As content so style: it is almost a parody of what a German dissertation is supposed to be like. Sentences such as 'Somit stellten gerade diese Komitien ein wichtiges Bindeglied zwischen der sich konstituierenden patrizisch-plebeischen Elite einerseits und dem Volk andererseits dar, und zwar insofern, als das Volk in gewisser Weise in den Konstituierungsprozess einbezogen wurde und bis zu einem gewissen Grade vielleicht sogar als eine Art Regulativ fungierte, falls einzelne Familien zu viel Macht bekamen' (p. 145) are not rare. Nor are glimpses of the obvious lacking, 'Diese sogenannte Dyarchie-These Mommsens ist in der Folgezeit nicht unumstritten gewesen' (243 n. 123). But there is no index. Misprints are rare, and generally unimportant; however, Alföldi did not write a book called Das frühe Rom und die Etrusker (read Latiner), and The Roman Citizenship is not by 'Sherman-White' (read 'Sherwin-').

To sum up: anyone interested in how far Siber's description of the shape and development of the Roman constitution differs from Mommsen's should read this book. No one else needs to.


1.   A.J. Toynbee, Hannibal's legacy, vol. 1 (Oxford 1965), v.
2.   G. Dulckeit, Gnomon 24, 1952, 173-75; M. Kaser, Iura 3, 1952, 496ff.; F. Wieacker, ZRG 68, 1951, xix-xxxii.
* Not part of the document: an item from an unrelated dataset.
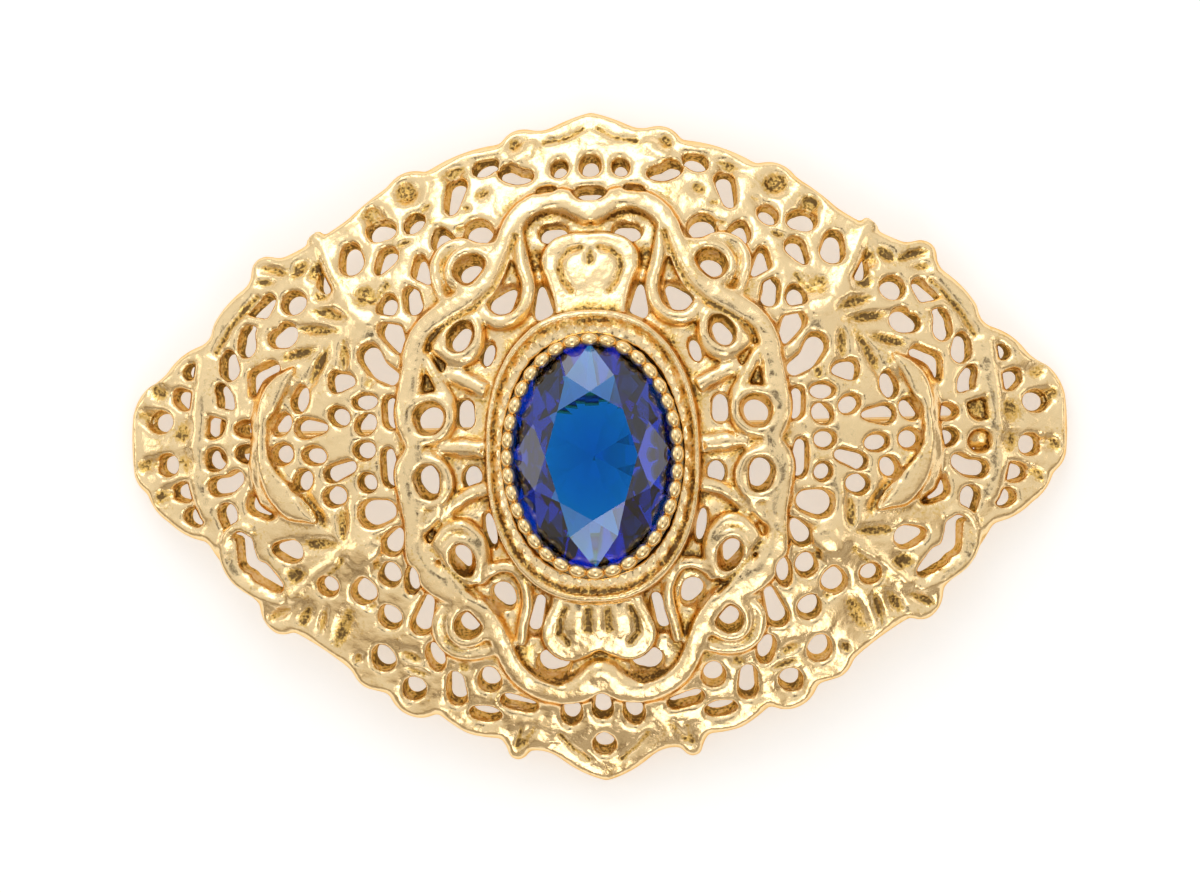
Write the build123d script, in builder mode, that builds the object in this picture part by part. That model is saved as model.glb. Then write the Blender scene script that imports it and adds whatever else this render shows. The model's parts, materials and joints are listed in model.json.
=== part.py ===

3.   H. Kreller, SDHI 17, 1951, 377-83.
4.   Ed. J. Rosenthal, Lahr 1952 (Siber had fully revised his manuscript, but died before publication).
5.   E. Gibbon, The decline and fall of the Roman Empire, chapter 3 (ed. J.B. Bury, London 1909, vol. 1, 78).
6.   W.K. Lacey, Augustus and the Principate: the evolution of the system (Leeds 1996).
7.   K.M. Girardet, 'Zur Diskussion um das imperium consulare militiae im 1. Jh. v. Chr.', Cahiers du Centre G. Glotz 3, 1992, 213-220.
8.   M. Gelzer, Kleine Schriften 3 (Wiesbaden 1964), 376, s.v. 'Regierung'.